Kevin thinks this is too complicated, Damon and Barbara do as well. This leaves it to Robert and Kevin.

These are very smart guys, they have multiple business and accounting degrees. Kevin and Robert are in a bidding war now. Robert is pissed at Kevin for driving up the price. Robert offered $200k for 20%, Kevin offered $300k for 35%. Robert asks the entrepreneurs to leave so he can discuss with Kevin.

Kevin asks Robert if he's threatening him. Ohhhhhh damnnnn. Robert tells Kevin, why not $400 for 50%. They split it for 200k each. Kevin likes this idea. They bring the entrepreneurs back.

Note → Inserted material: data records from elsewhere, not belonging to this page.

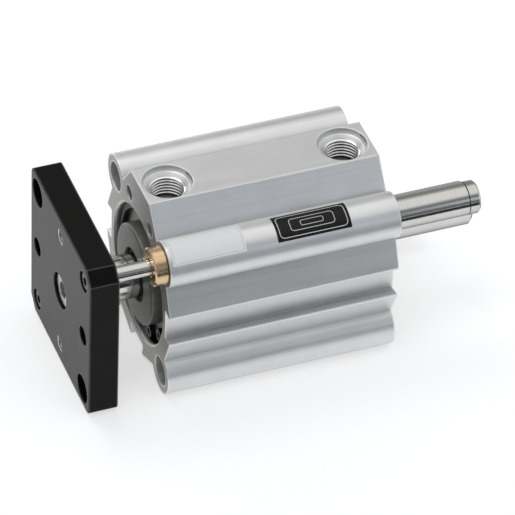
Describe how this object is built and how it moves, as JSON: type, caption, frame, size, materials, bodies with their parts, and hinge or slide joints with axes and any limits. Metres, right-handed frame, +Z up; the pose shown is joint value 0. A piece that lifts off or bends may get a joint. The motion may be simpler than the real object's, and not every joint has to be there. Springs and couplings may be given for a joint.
{
  "type": "guided compact air cylinder",
  "caption": "Short-stroke double-acting air cylinder with a through rod, twin guide rods and a square front plate on an extruded aluminium barrel.",
  "frame": {"origin": "on the bore axis, in the front face of the barrel", "axes": "+X along the rod towards the front plate, +Y across towards the labelled side, +Z up to the ports"},
  "size_m": [0.1547, 0.0668, 0.0734],
  "materials": {
    "silver_anodised": "satin anodised, drawn lines along the profile",
    "grey_anodised": "dark anodised, turned",
    "black_anodised": "black anodised, fine milled grain",
    "plain_aluminium": "turned",
    "bronze": "turned bearing bronze",
    "chromed_steel": "ground and polished",
    "bright_steel": "polished",
    "spring_steel": "dark oiled",
    "zinc_steel": "zinc plated",
    "seal_rubber": "matt",
    "bearing_plastic": "filled plastic",
    "magnet_compound": "plastic-bonded magnet",
    "silver_foil": "matt silver film",
    "black_foil": "gloss black film with a thin white line"
  },
  "bodies": {
    "barrel_body": {"barrel": "silver_anodised", "front_cover": "grey_anodised", "rear_cover": "grey_anodised", "front_cover_ring": "seal_rubber", "rear_cover_ring": "seal_rubber", "front_circlip": "spring_steel", "rear_circlip": "spring_steel", "front_rod_bearing": "bronze", "rear_rod_bearing": "bronze", "front_rod_seal": "seal_rubber", "rear_rod_seal": "seal_rubber", "front_wiper": "seal_rubber", "rear_wiper": "seal_rubber", "guide_bush_near": "bronze", "guide_bush_far": "bronze", "guide_tube_near": "bright_steel", "guide_tube_far": "bright_steel", "tube_plug_near": "bright_steel", "tube_plug_far": "bright_steel", "data_label": "silver_foil", "sensor_label": "black_foil"},
    "rod_body": {"piston_rod": "chromed_steel", "front_plate": "black_anodised", "plate_screw": "zinc_steel", "guide_screws": "zinc_steel", "guide_rod_near": "chromed_steel", "guide_rod_far": "chromed_steel", "rear_piston_half": "plain_aluminium", "front_piston_half": "plain_aluminium", "rear_piston_seal": "seal_rubber", "front_piston_seal": "seal_rubber", "rear_guide_band": "bearing_plastic", "front_guide_band": "bearing_plastic", "piston_magnet": "magnet_compound", "rear_bumper": "seal_rubber", "front_bumper": "seal_rubber", "piston_rod_ring": "seal_rubber", "piston_clips": "spring_steel"}
  },
  "joints": [
    {"name": "rod_stroke", "type": "slide", "parent": "barrel_body", "child": "rod_body", "axis": [1, 0, 0], "range_m": [0, 0.025]}
  ]
}
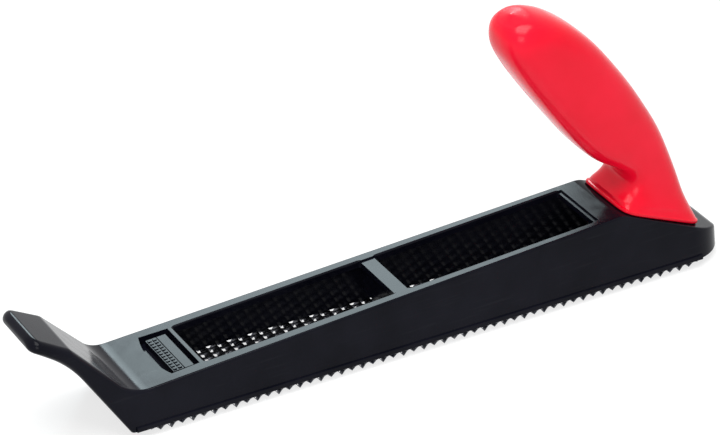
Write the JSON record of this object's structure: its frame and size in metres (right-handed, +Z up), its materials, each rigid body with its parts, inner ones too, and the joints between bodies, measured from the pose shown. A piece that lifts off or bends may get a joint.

Robert goes into his pitch. He tells them they're gonna offer $400k and it's for 50%

The entrepreneurs don't want all that cash because they want equity to use later. They want to go back to $200k but the sharks want to know how much that gets them. The entrepreneurs offer 16%. Not enough for the sharks. They really want 50% and are willing to give them that $400k. The entrepreneurs aren't budging. Whoa, Kevin just went to $600k for 50%!

Off to commercial. Do you think that Kevin's offer is good? Should they take it?

We are back and the entrepreneurs have a big decision to make. $600k for 50%. The entrepreneurs are only wiling to give up 50% if Kevin and Robert are both in and it's for $750k. The other option the entrepreneurs offer is 300k for 25%

Kevin is sticking to $600k for 50%. Will they take the offer??

Robert tries to sell them the experience that he and Kevin bring to the table. He tells these guys he can make them very, very rich.

They accept!

See kids...the economy isn't that bad. They're practically giving money away on TV. Start getting your business plans ready for the next season of Shark Tank. Thanks for playing.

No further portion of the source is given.